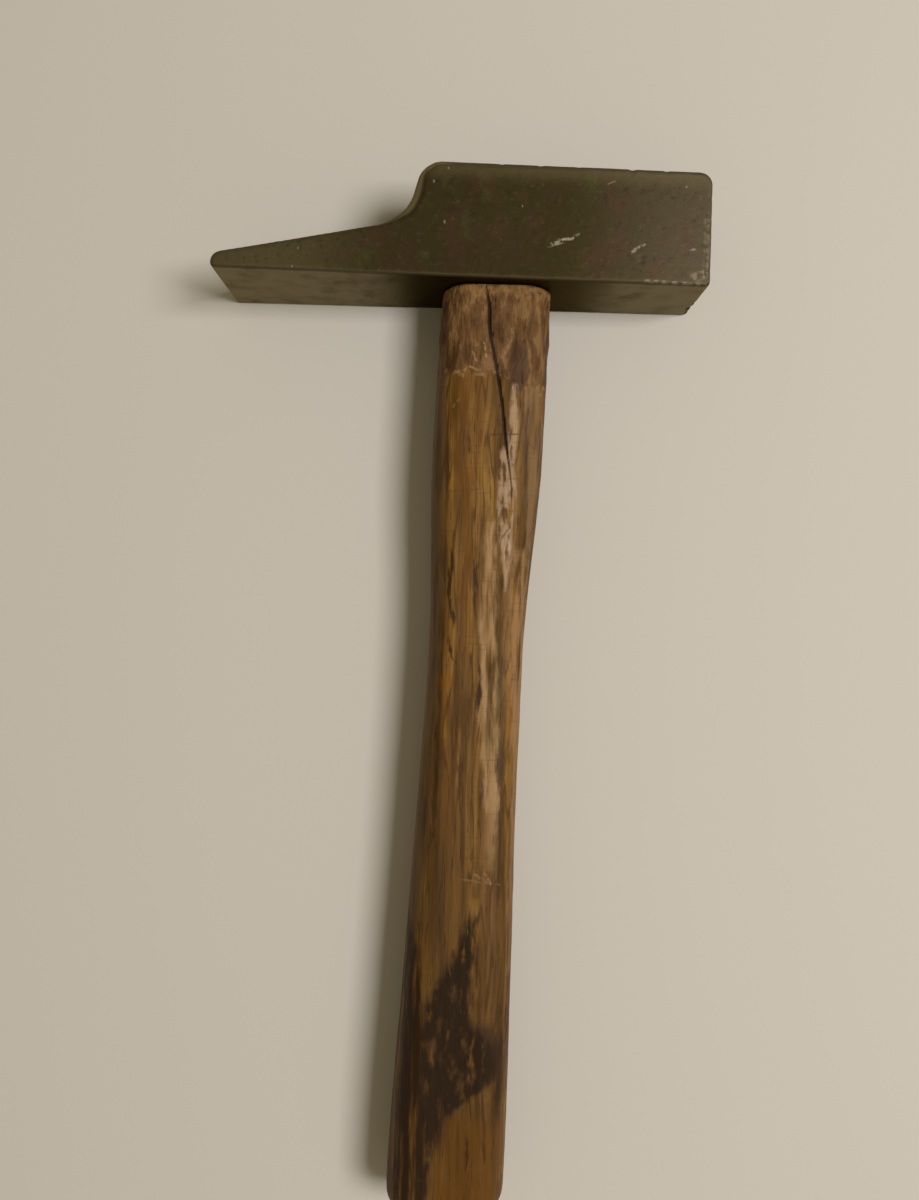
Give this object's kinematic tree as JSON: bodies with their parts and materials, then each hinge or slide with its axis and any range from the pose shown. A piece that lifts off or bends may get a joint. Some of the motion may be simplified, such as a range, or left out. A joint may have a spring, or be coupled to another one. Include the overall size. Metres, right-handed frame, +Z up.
{
  "type": "cross peen joiner's hammer",
  "caption": "Old joiner's hammer: a forged square poll and a long one-sided cross peen on a waisted wooden handle wedged through the eye.",
  "frame": {"origin": "on the lower cheek of the head, straight under the axis of the eye", "axes": "+X along the head towards the striking face, +Y along the handle towards the head, +Z up, across the head, with the hammer lying on one cheek"},
  "size_m": [0.1405, 0.3049, 0.0344],
  "materials": {
    "forged_steel": "forged carbon steel with a dark olive-brown patina, fine pitting, a few bright scratches and worn arrises",
    "handle_wood": "aged hardwood with coarse grain along the handle, oiled and worn by the hand, with a split, grime near the head and dark stains near the butt",
    "wedge_wood": "sawn hardwood end grain, greyed with age",
    "wedge_steel": "cut mild steel, hammered over and lightly rusted"
  },
  "bodies": {
    "root": {"head": "forged_steel", "handle": "handle_wood", "wooden_wedge": "wedge_wood", "steel_wedge_poll_side": "wedge_steel", "steel_wedge_peen_side": "wedge_steel"}
  },
  "joints": []
}
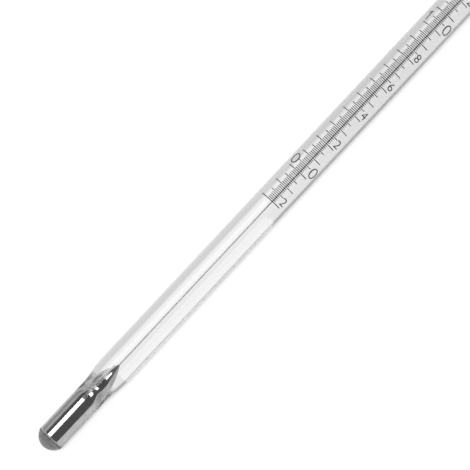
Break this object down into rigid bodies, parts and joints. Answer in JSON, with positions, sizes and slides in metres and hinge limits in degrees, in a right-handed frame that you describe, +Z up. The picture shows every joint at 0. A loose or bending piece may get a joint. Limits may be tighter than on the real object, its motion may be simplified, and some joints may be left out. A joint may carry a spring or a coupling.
{
  "type": "mercury glass thermometer",
  "caption": "Clear solid-stem laboratory thermometer: mercury bulb, contraction neck, capillary bore, scale lines fired on the stem, expansion chamber and hanging ring.",
  "frame": {"origin": "on the table under the middle of the thermometer's length, where its stem's lowest line would touch", "axes": "+X along the stem from the bulb to the hanging ring, +Z up through the scale, +Y to the side of the tens digits"},
  "size_m": [0.305, 0.009, 0.007],
  "materials": {
    "clear_glass": "clear, fire polished",
    "mercury": "liquid mirror",
    "scale_ink": "black enamel fired on the glass, satin"
  },
  "bodies": {
    "glass": {"bulb": "clear_glass", "stem": "clear_glass", "top_ring": "clear_glass", "reservoir_mercury": "mercury", "mercury_thread": "mercury", "degree_lines": "scale_ink", "half_degree_lines": "scale_ink", "tenth_degree_lines": "scale_ink"},
    "column": {"column_head": "mercury"}
  },
  "joints": [
    {"name": "column_rise", "type": "slide", "parent": "glass", "child": "column", "axis": [1, 0, 0], "range_m": [-0.08646, 0.12576], "deforming": ["mercury_thread"]}
  ]
}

> _Challenge_
Write out the data again, exactly and in full.

> _Solution below_
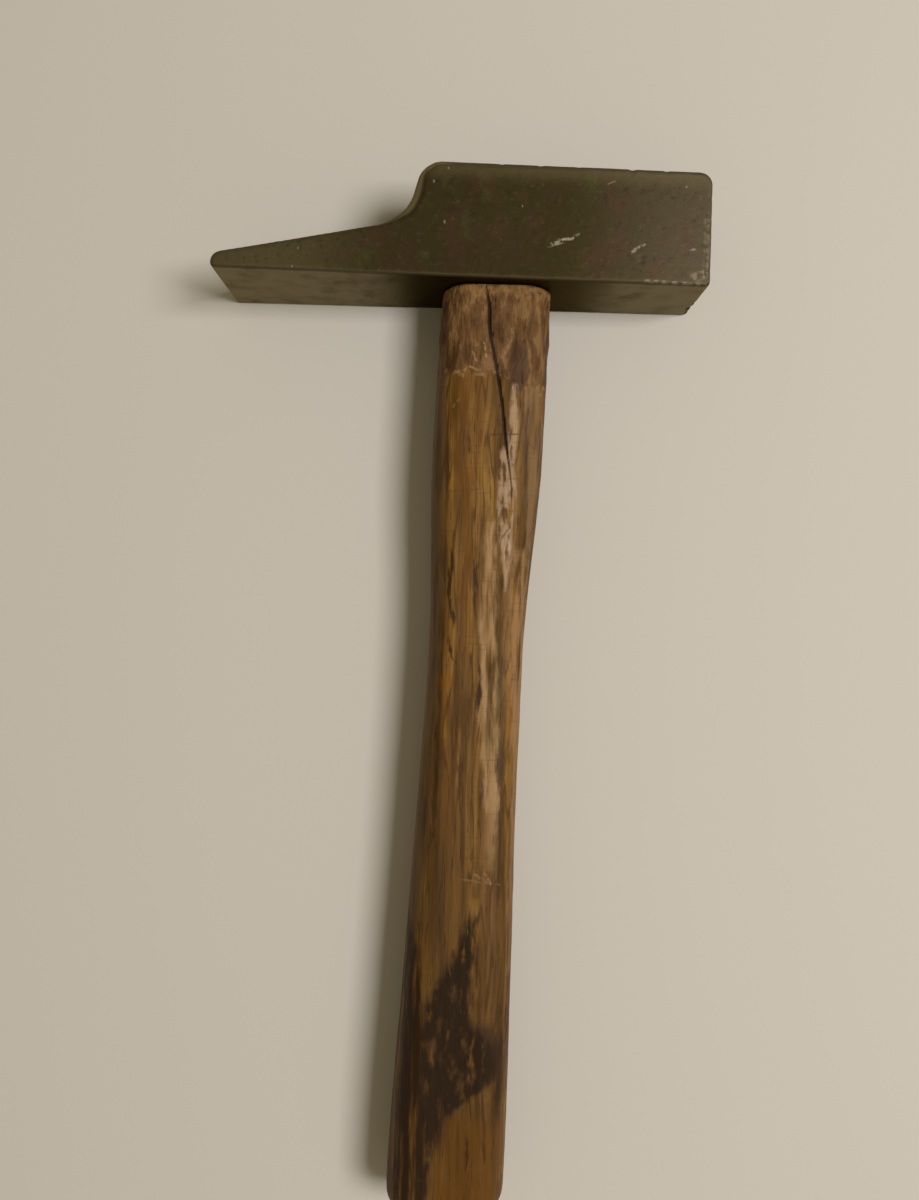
Give this object's kinematic tree as JSON: bodies with their parts and materials, then each hinge or slide with its axis and any range from the pose shown. A piece that lifts off or bends may get a joint. Some of the motion may be simplified, such as a range, or left out. A joint may have a spring, or be coupled to another one. Include the overall size. Metres, right-handed frame, +Z up.
{
  "type": "cross peen joiner's hammer",
  "caption": "Old joiner's hammer: a forged square poll and a long one-sided cross peen on a waisted wooden handle wedged through the eye.",
  "frame": {"origin": "on the lower cheek of the head, straight under the axis of the eye", "axes": "+X along the head towards the striking face, +Y along the handle towards the head, +Z up, across the head, with the hammer lying on one cheek"},
  "size_m": [0.1405, 0.3049, 0.0344],
  "materials": {
    "forged_steel": "forged carbon steel with a dark olive-brown patina, fine pitting, a few bright scratches and worn arrises",
    "handle_wood": "aged hardwood with coarse grain along the handle, oiled and worn by the hand, with a split, grime near the head and dark stains near the butt",
    "wedge_wood": "sawn hardwood end grain, greyed with age",
    "wedge_steel": "cut mild steel, hammered over and lightly rusted"
  },
  "bodies": {
    "root": {"head": "forged_steel", "handle": "handle_wood", "wooden_wedge": "wedge_wood", "steel_wedge_poll_side": "wedge_steel", "steel_wedge_peen_side": "wedge_steel"}
  },
  "joints": []
}
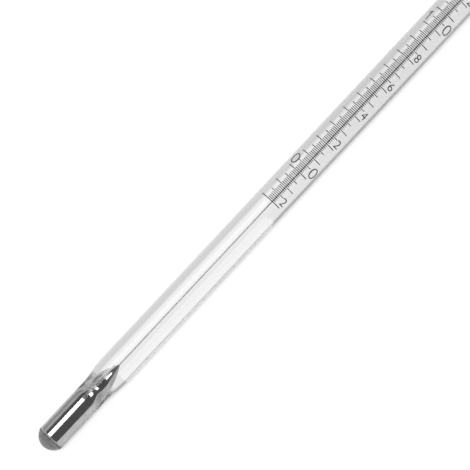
Break this object down into rigid bodies, parts and joints. Answer in JSON, with positions, sizes and slides in metres and hinge limits in degrees, in a right-handed frame that you describe, +Z up. The picture shows every joint at 0. A loose or bending piece may get a joint. Limits may be tighter than on the real object, its motion may be simplified, and some joints may be left out. A joint may carry a spring or a coupling.
{
  "type": "mercury glass thermometer",
  "caption": "Clear solid-stem laboratory thermometer: mercury bulb, contraction neck, capillary bore, scale lines fired on the stem, expansion chamber and hanging ring.",
  "frame": {"origin": "on the table under the middle of the thermometer's length, where its stem's lowest line would touch", "axes": "+X along the stem from the bulb to the hanging ring, +Z up through the scale, +Y to the side of the tens digits"},
  "size_m": [0.305, 0.009, 0.007],
  "materials": {
    "clear_glass": "clear, fire polished",
    "mercury": "liquid mirror",
    "scale_ink": "black enamel fired on the glass, satin"
  },
  "bodies": {
    "glass": {"bulb": "clear_glass", "stem": "clear_glass", "top_ring": "clear_glass", "reservoir_mercury": "mercury", "mercury_thread": "mercury", "degree_lines": "scale_ink", "half_degree_lines": "scale_ink", "tenth_degree_lines": "scale_ink"},
    "column": {"column_head": "mercury"}
  },
  "joints": [
    {"name": "column_rise", "type": "slide", "parent": "glass", "child": "column", "axis": [1, 0, 0], "range_m": [-0.08646, 0.12576], "deforming": ["mercury_thread"]}
  ]
}